July 24, 2010
Occupation: Account Executive at RN
Residence: Chicago, IL
Time since last race: 5 months, 10 days
Conditions: 5000 ft. above sea level, dry, hot
Official time: 03:38:43 (New PR by 20 minutes)
I have a muse.
Having always been enchanted by this concept, it seemed elusive to me and something that only really great, historical, influential artists could have. But I have one!
My muse is strong but very weak, fearless but a coward, lives and breathes but is already dead. And I am inspired. Inspired to the point where I have realized that my life flourishes because of my muse’s influence. When you have a muse, do you keep it forever? Does it evolve over time just like everything else in life? Will my inspiration change or will I just collect it, adding one muse on top of the next? Drawing from this today and that tomorrow?

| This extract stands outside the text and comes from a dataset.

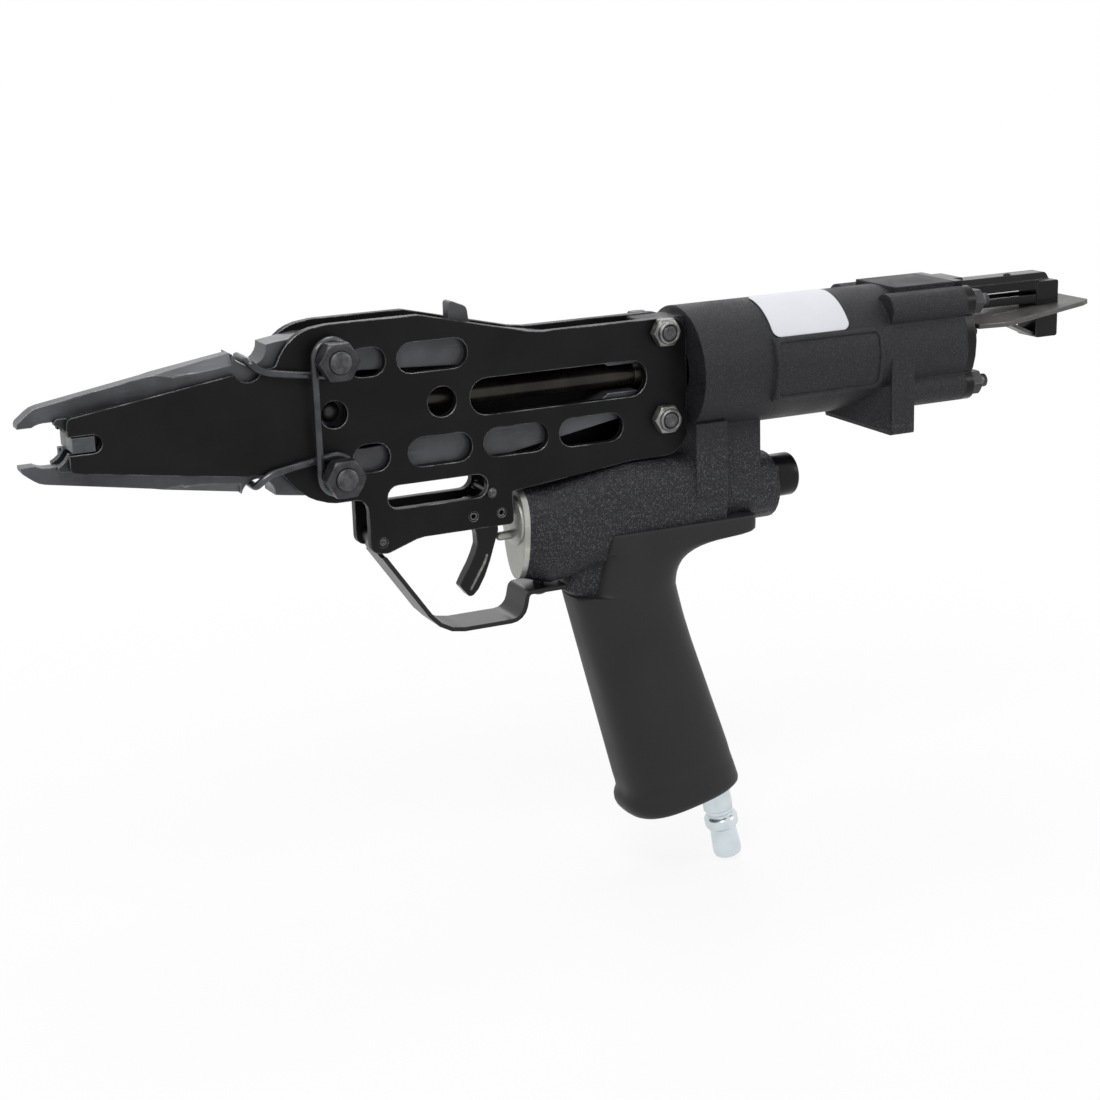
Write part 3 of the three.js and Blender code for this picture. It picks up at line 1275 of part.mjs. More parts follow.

And is there always some pain involved in having one? My Uncle Vince had me living by the phrase, “No Pain, No Gain” very early on in my childhood. I’ve come to notice this year, via my muse, that if I’m not inflicting pain upon myself in some emotional or physical way then I’m not satisfied, I’m not growing. I don’t mean pain in a bad way… necessarily. I have a very high tolerance for physical pain. When this happened last year, I didn’t cry at the onset or when the drugs wore off. I cried when I got home because I couldn’t change my clothes and had to rely on others to help with simple tasks that I normally wouldn’t dream of asking anyone to do for me. But, to get physically beaten down like that, it actually felt good. Does that make me sick and demented or really tough? With a devilish grin, I vote a little bit of both. It wakes you up, reminds you you’re not invincible; human. It’s this desire for pain, for the raw, uninhibited challenge, for the humbling experience that is healthily fulfilled for me, only by marathon training.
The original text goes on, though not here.